Duplicate Customer Finder
Read-only: finds likely duplicate customer records by matching email, phone, or name combinations.
shopify-admin-duplicate-customer-finder
Purpose
Scans the customer database for likely duplicate records using email, phone, and name matching. Duplicate customer records cause split order history, incorrect LTV calculations, and incorrect marketing segmentation. Read-only — no mutations.
Prerequisites
shopify store auth --store --scopes read_customers read_customersParameters
| Parameter | Type | Required | Default | Description |
|---|---|---|---|---|
| store | string | yes | — | Store domain (e.g., mystore.myshopify.com) |
| match_on | string | no | Match strategy: email, phone, name, or all | |
| min_orders | integer | no | 0 | Only flag duplicates where at least one record has this many orders |
| format | string | no | human | Output format: human or json |
Safety
> ℹ️ Read-only skill — no mutations are executed. Safe to run at any time.
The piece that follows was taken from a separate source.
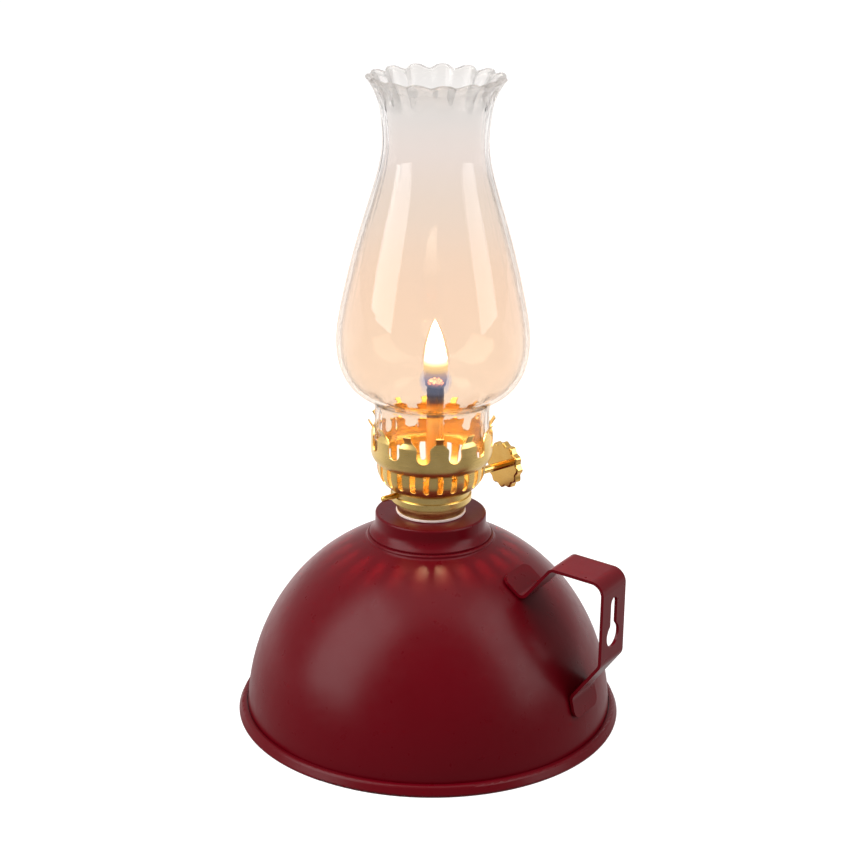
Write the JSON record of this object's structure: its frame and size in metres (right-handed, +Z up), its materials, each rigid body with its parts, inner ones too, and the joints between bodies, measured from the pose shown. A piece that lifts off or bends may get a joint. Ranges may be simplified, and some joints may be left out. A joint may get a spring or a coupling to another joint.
{
  "type": "oil lamp",
  "caption": "Dome-based table and wall oil lamp with a slotted burner, pronged gallery, round wick on a side knob, scalloped glass chimney and a strap handle with a keyhole.",
  "frame": {"origin": "centre of the bottom plate's underside, on the surface the lamp stands on", "axes": "+Z up the lamp's axis, +X towards the handle"},
  "size_m": [0.1554, 0.15, 0.2509],
  "materials": {
    "red_paint": "satin burgundy paint on pressed steel",
    "brass": "satin pressed brass sheet",
    "seal_rubber": "pale soft seal ring",
    "wick_cotton": "braided cotton, charred at the top",
    "clear_glass": "clear blown glass"
  },
  "bodies": {
    "fount": {"fount_shell": "red_paint", "bottom_plate": "red_paint", "neck_cap": "red_paint", "thread_collar": "brass", "handle_strap": "red_paint"},
    "seal": {"burner_gasket": "seal_rubber"},
    "burner": {"burner_base": "brass", "base_ring": "brass", "tube_plate": "brass", "air_basket": "brass", "gallery_crown": "brass", "wick_tube": "brass", "wheel_guard": "brass", "spindle_bushes": "brass"},
    "spindle": {"wick_spindle": "brass", "wick_wheels": "brass", "knob_hub": "brass", "knob_disc": "brass", "knob_rivet": "brass"},
    "wick": {"wick": "wick_cotton"},
    "chimney": {"chimney_glass": "clear_glass"}
  },
  "joints": [
    {"name": "burner_rise", "type": "slide", "parent": "fount", "child": "seal", "axis": [0, 0, 1], "range_m": [0, 0.006]},
    {"name": "burner_turn", "type": "hinge", "parent": "seal", "child": "burner", "pos_m": [0, 0, 0.0841], "axis": [0, 0, 1], "range_deg": [0, 1080]},
    {"name": "knob_turn", "type": "hinge", "parent": "burner", "child": "spindle", "pos_m": [-0.00209, 0.00068, 0.0923], "axis": [-0.309, -0.9511, 0], "range_deg": [-360, 120]},
    {"name": "wick_feed", "type": "slide", "parent": "burner", "child": "wick", "axis": [0, 0, 1], "range_m": [-0.0126, 0.0042]},
    {"name": "chimney_lift", "type": "slide", "parent": "burner", "child": "chimney", "axis": [0, 0, 1], "range_m": [0, 0.05]}
  ],
  "couplings": [
    {"joint": "burner_rise", "follows": "burner_turn", "m_per_rad": 0.00031831},
    {"joint": "wick_feed", "follows": "knob_turn", "m_per_rad": 0.002}
  ]
}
Duplicate merging is not supported by the Shopify Admin API — flagged duplicates must be merged manually in Shopify Admin.
Workflow Steps
customers — query Inputs: first: 250, select email, phone, firstName, lastName, numberOfOrders, totalSpentV2, pagination cursor
Expected output: All customers with contact and order data; paginate until hasNextPage: false
email → [customer_ids]phone → [customer_ids] (if match_on includes phone)"firstName lastName" → [customer_ids] (if match_on includes name)GraphQL Operations
# customers:query — validated against api_version 2025-01
query CustomersForDeduplication($after: String) {
customers(first: 250, after: $after) {
edges {
node {
id
displayName
firstName
lastName
defaultEmailAddress {
emailAddress
}
phone
numberOfOrders
amountSpent {
amount
currencyCode
}
createdAt
}
}
pageInfo {
hasNextPage
endCursor
}
}
}
Session Tracking
Claude MUST emit the following output at each stage. This is mandatory.
On start, emit:
╔══════════════════════════════════════════════╗
║ SKILL: Duplicate Customer Finder ║
║ Store: <store domain> ║
║ Started: <YYYY-MM-DD HH:MM UTC> ║
╚══════════════════════════════════════════════╝
After each step, emit:
[N/TOTAL] <QUERY|MUTATION> <OperationName>
→ Params: <brief summary of key inputs>
→ Result: <count or outcome>
On completion, emit:
For format: human (default):
══════════════════════════════════════════════
DUPLICATE CUSTOMER REPORT
Customers scanned: <n>
Duplicate groups found: <n>
Customers affected: <n>
Duplicate groups (sample):
Email: user@example.com
Customer A — <n> orders, $<n> spent, created <date>
Customer B — <n> orders, $<n> spent, created <date>
Output: duplicate_customers_<date>.csv
══════════════════════════════════════════════
For format: json, emit:
{
"skill": "duplicate-customer-finder",
"store": "<domain>",
"customers_scanned": 0,
"duplicate_groups": 0,
"customers_affected": 0,
"output_file": "duplicate_customers_<date>.csv"
}
Output Format
CSV file duplicate_customers_ with columns:
duplicate_group_id, match_key, match_type, customer_id, name, email, phone, number_of_orders, total_spent, created_at
Error Handling
| Error | Cause | Recovery |
|---|---|---|
THROTTLED | API rate limit exceeded | Wait 2 seconds, retry up to 3 times |
| No duplicates found | Clean customer database | Exit with ✅ no duplicates found |
Best Practices
match_on: email finds the most reliable duplicates; match_on: name produces more false positives (common names).